在勞動倫理變遷的背景下,鄉村混混已具有“職業性”,從“社會排泄型”發展成了“社會理想型”。過去村莊中的混混,由于觸犯了村民生活的準則和村莊規范,從而遭到村莊主流的拋棄和集體性的社會排斥,因此是村莊為了維護其生活準則和地方性規范所作的正常的“社會排泄”。而現在,鄉村混混早已發展成了很多青少年的“社會理想”。正因此,1990年代末以來,鄉村混混中“成年不退出”的現象越來越普遍。1980年代,混混屬于青春期問題。很多混混等青春期過了,也就開始老實農民的安分生活,最終會返回正常的生活軌道。尤其是他們結婚后,受老婆的“規訓”日益明顯,養家糊口的壓力日益增大時。而現在,因為當鄉村混混走上“職業化”道路以后,一方面有源源不斷的職業化利益可供他們牟取,混混因此可以不“退出江湖”;另一方面,他們可以通過職業化的關系組織結構來牟取利益,而無需事事親力親為,從而無需因年齡和生命周期變化帶來的不利影響而終止混世生涯。
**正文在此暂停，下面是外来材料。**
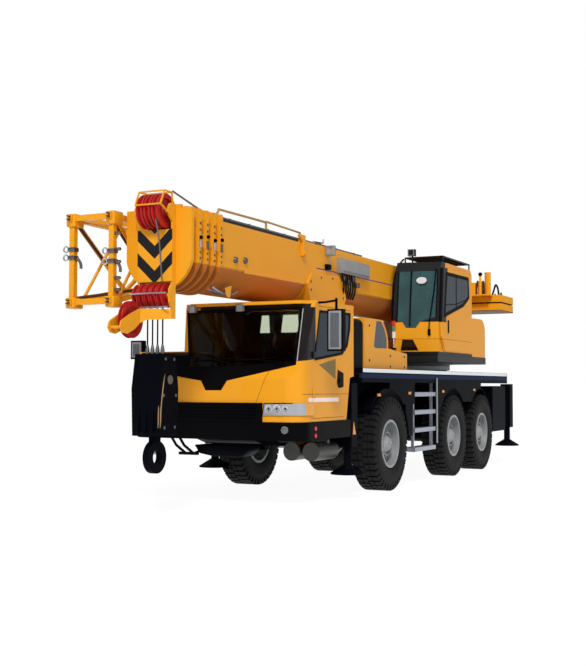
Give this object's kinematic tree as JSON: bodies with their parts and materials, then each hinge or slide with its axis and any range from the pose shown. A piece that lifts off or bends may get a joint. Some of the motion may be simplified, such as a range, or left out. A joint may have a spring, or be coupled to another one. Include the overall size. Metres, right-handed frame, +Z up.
{
  "type": "mobile crane",
  "caption": "Three-axle all-terrain mobile crane with a carrier cab, outriggers, slewing upper works, counterweight and a telescopic boom with hook block and stowed lattice jib.",
  "frame": {"origin": "on the ground, at the middle of the crane's length and width with the boom down over the cab", "axes": "+X forward, +Y to the vehicle's left, +Z up"},
  "size_m": [12.275, 3.305, 3.8498],
  "materials": {
    "paint_yellow": "gloss enamel",
    "chassis_black": "satin chassis enamel",
    "tyre_rubber": "matt rubber",
    "rim_silver": "silver wheel enamel",
    "glazing": "tinted glass",
    "sheave_red": "red enamel",
    "step_alloy": "satin",
    "trim_black": "grained",
    "lamp_clear": "clear moulding",
    "cabin_grey": "woven",
    "engine_grey": "painted casting",
    "rod_chrome": "hard chrome",
    "steel_dark": "oiled steel"
  },
  "bodies": {
    "carrier": {"chassis_frame": "chassis_black", "axles": "chassis_black", "outrigger_box_front": "chassis_black", "outrigger_box_rear": "chassis_black", "deck": "chassis_black", "ladders": "step_alloy", "engine": "engine_grey", "engine_hood": "paint_yellow", "intake_and_exhaust": "trim_black", "air_tanks": "rim_silver", "carrier_cab_shell": "paint_yellow", "carrier_cab_glass": "glazing", "carrier_cab_interior": "cabin_grey", "front_bumper": "trim_black", "front_grille": "trim_black", "headlamps": "lamp_clear", "carrier_mirrors": "trim_black"},
    "wheel_1_left": {"tyre_1_left": "tyre_rubber", "rim_1_left": "rim_silver"},
    "wheel_1_right": {"tyre_1_right": "tyre_rubber", "rim_1_right": "rim_silver"},
    "wheel_2_left": {"tyre_2_left": "tyre_rubber", "rim_2_left": "rim_silver"},
    "wheel_2_right": {"tyre_2_right": "tyre_rubber", "rim_2_right": "rim_silver"},
    "wheel_3_left": {"tyre_3_left": "tyre_rubber", "rim_3_left": "rim_silver"},
    "wheel_3_right": {"tyre_3_right": "tyre_rubber", "rim_3_right": "rim_silver"},
    "knuckle_left": {"knuckle_left": "chassis_black"},
    "knuckle_right": {"knuckle_right": "chassis_black"},
    "carrier_cab_door": {"carrier_cab_door": "paint_yellow"},
    "outrigger_beam_front_left": {"outrigger_beam_front_left": "chassis_black"},
    "outrigger_jack_front_left": {"outrigger_jack_front_left": "steel_dark"},
    "outrigger_beam_front_right": {"outrigger_beam_front_right": "chassis_black"},
    "outrigger_jack_front_right": {"outrigger_jack_front_right": "steel_dark"},
    "outrigger_beam_rear_left": {"outrigger_beam_rear_left": "chassis_black"},
    "outrigger_jack_rear_left": {"outrigger_jack_rear_left": "steel_dark"},
    "outrigger_beam_rear_right": {"outrigger_beam_rear_right": "chassis_black"},
    "outrigger_jack_rear_right": {"outrigger_jack_rear_right": "steel_dark"},
    "upper_works": {"turntable": "paint_yellow", "upper_deck_cover": "paint_yellow", "operator_cab_shell": "paint_yellow", "operator_cab_glass": "glazing", "operator_cab_interior": "cabin_grey", "counterweight": "paint_yellow"},
    "operator_cab_door": {"operator_cab_door": "paint_yellow"},
    "winch_drum": {"winch_drum": "steel_dark"},
    "luff_barrel": {"luff_barrel": "paint_yellow"},
    "luff_rod": {"luff_rod": "rod_chrome"},
    "boom": {"boom_base": "paint_yellow", "lattice_jib": "paint_yellow", "lattice_jib_inner_side": "paint_yellow"},
    "boom_section_1": {"boom_section_1": "paint_yellow"},
    "boom_section_2": {"boom_section_2": "paint_yellow"},
    "boom_section_3": {"boom_section_3": "paint_yellow"},
    "boom_head_section": {"boom_head_section": "paint_yellow", "head_sheaves": "sheave_red"},
    "hook_block": {"hook_block": "chassis_black"}
  },
  "joints": [
    {"name": "wheel_1_left_spin", "type": "hinge", "parent": "knuckle_left", "child": "wheel_1_left", "pos_m": [1.13, 1.09, 0.685], "axis": [0, 1, 0], "continuous": true},
    {"name": "wheel_1_right_spin", "type": "hinge", "parent": "knuckle_right", "child": "wheel_1_right", "pos_m": [1.13, -1.09, 0.685], "axis": [0, 1, 0], "continuous": true},
    {"name": "wheel_2_left_spin", "type": "hinge", "parent": "carrier", "child": "wheel_2_left", "pos_m": [-1.84, 1.09, 0.685], "axis": [0, 1, 0], "continuous": true},
    {"name": "wheel_2_right_spin", "type": "hinge", "parent": "carrier", "child": "wheel_2_right", "pos_m": [-1.84, -1.09, 0.685], "axis": [0, 1, 0], "continuous": true},
    {"name": "wheel_3_left_spin", "type": "hinge", "parent": "carrier", "child": "wheel_3_left", "pos_m": [-3.49, 1.09, 0.685], "axis": [0, 1, 0], "continuous": true},
    {"name": "wheel_3_right_spin", "type": "hinge", "parent": "carrier", "child": "wheel_3_right", "pos_m": [-3.49, -1.09, 0.685], "axis": [0, 1, 0], "continuous": true},
    {"name": "steer_left", "type": "hinge", "parent": "carrier", "child": "knuckle_left", "pos_m": [1.13, 0.94, 0.685], "axis": [0, 0, 1], "range_deg": [-30, 30]},
    {"name": "steer_right", "type": "hinge", "parent": "carrier", "child": "knuckle_right", "pos_m": [1.13, -0.94, 0.685], "axis": [0, 0, 1], "range_deg": [-30, 30]},
    {"name": "carrier_cab_door_hinge", "type": "hinge", "parent": "carrier", "child": "carrier_cab_door", "pos_m": [3.78, 1.2623, 1.8], "axis": [0, 0, -1], "range_deg": [0, 70]},
    {"name": "outrigger_beam_front_left_slide", "type": "slide", "parent": "carrier", "child": "outrigger_beam_front_left", "axis": [0, 1, 0], "range_m": [0, 1.6]},
    {"name": "outrigger_jack_front_left_slide", "type": "slide", "parent": "outrigger_beam_front_left", "child": "outrigger_jack_front_left", "axis": [0, 0, -1], "range_m": [0, 0.45]},
    {"name": "outrigger_beam_front_right_slide", "type": "slide", "parent": "carrier", "child": "outrigger_beam_front_right", "axis": [0, -1, 0], "range_m": [0, 1.6]},
    {"name": "outrigger_jack_front_right_slide", "type": "slide", "parent": "outrigger_beam_front_right", "child": "outrigger_jack_front_right", "axis": [0, 0, -1], "range_m": [0, 0.45]},
    {"name": "outrigger_beam_rear_left_slide", "type": "slide", "parent": "carrier", "child": "outrigger_beam_rear_left", "axis": [0, 1, 0], "range_m": [0, 1.6]},
    {"name": "outrigger_jack_rear_left_slide", "type": "slide", "parent": "outrigger_beam_rear_left", "child": "outrigger_jack_rear_left", "axis": [0, 0, -1], "range_m": [0, 0.45]},
    {"name": "outrigger_beam_rear_right_slide", "type": "slide", "parent": "carrier", "child": "outrigger_beam_rear_right", "axis": [0, -1, 0], "range_m": [0, 1.6]},
    {"name": "outrigger_jack_rear_right_slide", "type": "slide", "parent": "outrigger_beam_rear_right", "child": "outrigger_jack_rear_right", "axis": [0, 0, -1], "range_m": [0, 0.45]},
    {"name": "slew", "type": "hinge", "parent": "carrier", "child": "upper_works", "pos_m": [-2.27, 0, 1.8], "axis": [0, 0, 1], "continuous": true},
    {"name": "operator_cab_door_slide", "type": "slide", "parent": "upper_works", "child": "operator_cab_door", "axis": [-1, 0, 0], "range_m": [0, 0.7]},
    {"name": "winch_spin", "type": "hinge", "parent": "upper_works", "child": "winch_drum", "pos_m": [-3.82, 0, 2.29], "axis": [0, 1, 0], "continuous": true},
    {"name": "boom_luff", "type": "hinge", "parent": "upper_works", "child": "boom", "pos_m": [-4.57, 0, 3.15], "axis": [0, -1, 0], "range_deg": [0, 80]},
    {"name": "luff_barrel_hinge", "type": "hinge", "parent": "upper_works", "child": "luff_barrel", "pos_m": [-3.07, 0, 2.15], "axis": [0, -1, 0], "range_deg": [0, 83.61]},
    {"name": "luff_rod_slide", "type": "slide", "parent": "luff_barrel", "child": "luff_rod", "axis": [0.9951, 0, 0.0988], "range_m": [0, 2.2922]},
    {"name": "telescope_1", "type": "slide", "parent": "boom", "child": "boom_section_1", "axis": [1, 0, 0], "range_m": [0, 6]},
    {"name": "telescope_2", "type": "slide", "parent": "boom_section_1", "child": "boom_section_2", "axis": [1, 0, 0], "range_m": [0, 6]},
    {"name": "telescope_3", "type": "slide", "parent": "boom_section_2", "child": "boom_section_3", "axis": [1, 0, 0], "range_m": [0, 6]},
    {"name": "telescope_4", "type": "slide", "parent": "boom_section_3", "child": "boom_head_section", "axis": [1, 0, 0], "range_m": [0, 6]},
    {"name": "hook_swing", "type": "hinge", "parent": "boom_head_section", "child": "hook_block", "pos_m": [5.44, 0, 2.58], "axis": [0, -1, 0], "range_deg": [-80, 0]}
  ],
  "couplings": [
    {"joint": "steer_right", "follows": "steer_left", "ratio": 1},
    {"joint": "luff_barrel_hinge", "follows": "boom_luff", "ratio": 1.045},
    {"joint": "luff_rod_slide", "follows": "boom_luff", "m_per_rad": 1.641},
    {"joint": "telescope_2", "follows": "telescope_1", "ratio": 1},
    {"joint": "telescope_3", "follows": "telescope_1", "ratio": 1},
    {"joint": "telescope_4", "follows": "telescope_1", "ratio": 1},
    {"joint": "hook_swing", "follows": "boom_luff", "ratio": -1}
  ]
}
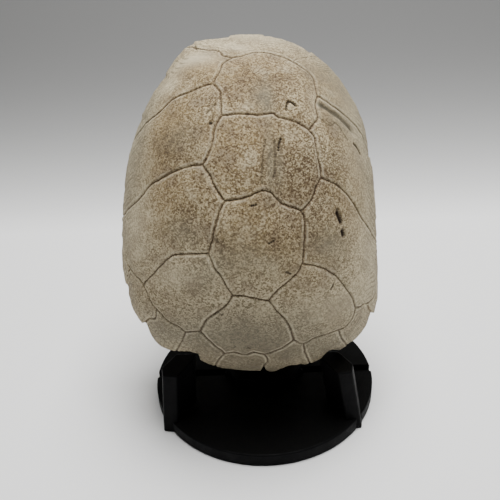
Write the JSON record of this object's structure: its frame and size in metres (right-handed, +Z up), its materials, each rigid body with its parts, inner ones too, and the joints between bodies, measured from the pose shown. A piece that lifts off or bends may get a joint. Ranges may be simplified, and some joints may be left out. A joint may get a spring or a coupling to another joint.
{
  "type": "tortoise carapace on a display stand",
  "caption": "Hollow domed shell standing tail down and leaning back, held by two front brackets and a forked back rest on a round base disc.",
  "frame": {"origin": "centre of the base disc's underside, on the surface that it stands on", "axes": "+Z up; -Y is the side that the back of the shell faces; +X to the right seen from that side"},
  "size_m": [0.1092, 0.1018, 0.1512],
  "materials": {
    "bleached_bone": "weathered, bleached bone, dull, with brown seams between the scutes and fine brown specks",
    "black_plastic": "black printed plastic, satin, with fine layer lines"
  },
  "bodies": {
    "root": {"carapace": "bleached_bone", "base_disc": "black_plastic", "left_bracket": "black_plastic", "right_bracket": "black_plastic", "back_rest": "black_plastic"}
  },
  "joints": []
}
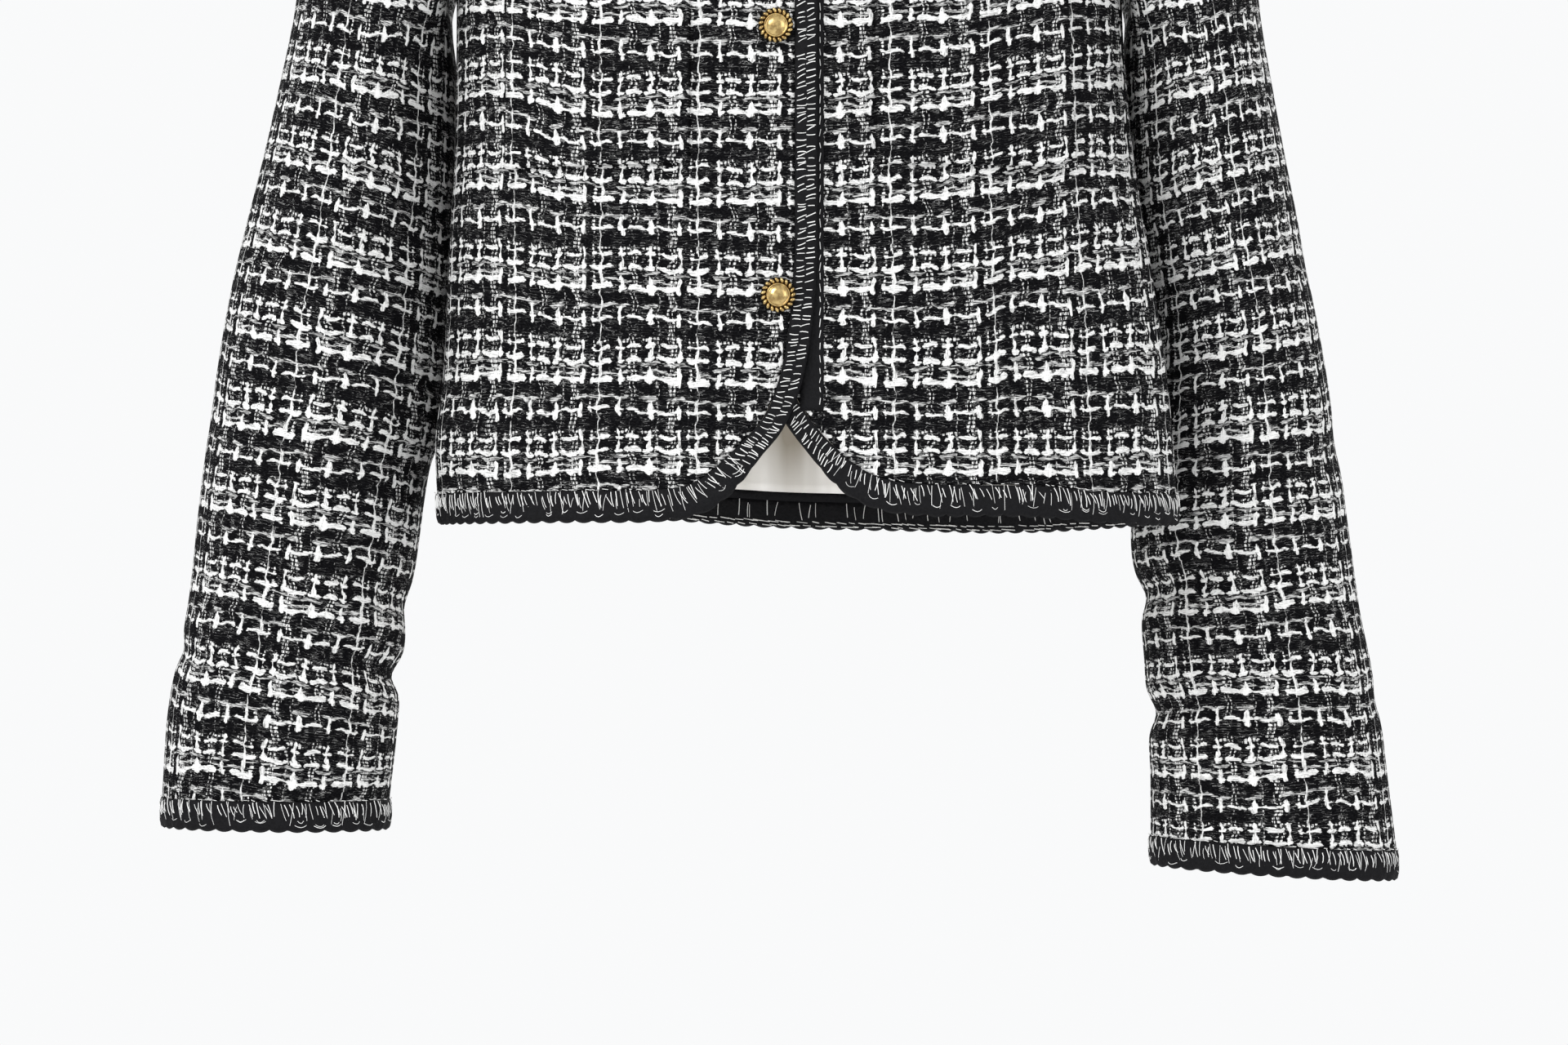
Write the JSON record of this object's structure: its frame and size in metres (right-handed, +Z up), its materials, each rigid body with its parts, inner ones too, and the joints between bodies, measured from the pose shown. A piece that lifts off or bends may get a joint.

同時,由于勞動倫理的衰落,家庭對鄉村混混的規訓能力和方式發生了變化,這也導致了“成年不退出”現象越來越普遍。1990年代以后,人們越來越向“錢”看,能賺到錢就是有本事,至于賺錢的方式則不那么重要。因此,人們對混混的道德譴責越來越弱,鄉村混混結婚后,妻子對其的“規訓”也日趨變弱,甚至還可能變成一種鼓勵。楚江市的王某在1980年代中期曾是鄉鎮里一個幫派的頭頭,他最后選擇主動退出團伙,結束這種生活,他總結說最重要的原因是不愿意父母和妻子為他“擔驚受怕”。而我曾問幾個正在鄉村江湖的混混的妻子:“丈夫在外的生活,你擔不擔心?有沒有勸他不要和那些朋友來往?”她們中的許多已結婚十多年,大多數人回答說:“男人在外面的事情,我們女人一般不管。”在女性在家庭內的權力普遍上升的今天,女人顯然不是不愿意去管男人,而最有說服力的解釋可能是,她也許不太贊同丈夫的混世方式,但在巨大的利益面前最終選擇了沉默,“能混出來也不錯”。這些表明了勞動與財富倫理變遷之劇烈,道德秩序之不存。
結語
當前農村已經受市場經濟浪潮席卷,進入了消費經濟時代,錢和消費能力日益成為衡量人們社會地位和生活意義的主要標準。在這種背景下,人們生活中的消費攀比和面子競爭非常嚴重,鄉村生活越來越受到貨幣經濟的沖擊,農民都在想方設法掙錢。人們逐漸拋棄傳統的勞動倫理觀念,勤勞致富和勞動光榮的倫理觀念不再被人尊崇。人們不再像以前一樣崇拜英雄,崇拜德行高的人,而崇拜有消費能力、能賺錢的人。只要有錢有消費能力,人們不會在意錢是怎么來的。在這種背景下,性工作的去道德化,混混的職業化,越來越成為鄉村生活中的現實。然而,對錢財的擁有以及消費本身,并不能替代人的生活意義本身。毋寧說,錢財和消費替代其他東西(閑暇、勞動等)成為展現生活意義的工具。但是,在生活意義層面,人們不可能為了錢財而去獲取錢財,不可能只是為了消費而去獲取消費能力,而需要通過某種方式獲取一種美好生活,其背后一定要有某種倫理和美德。而當前中國農村的種種現象表明,勞動倫理變遷下的農民生活已經發生了扭曲。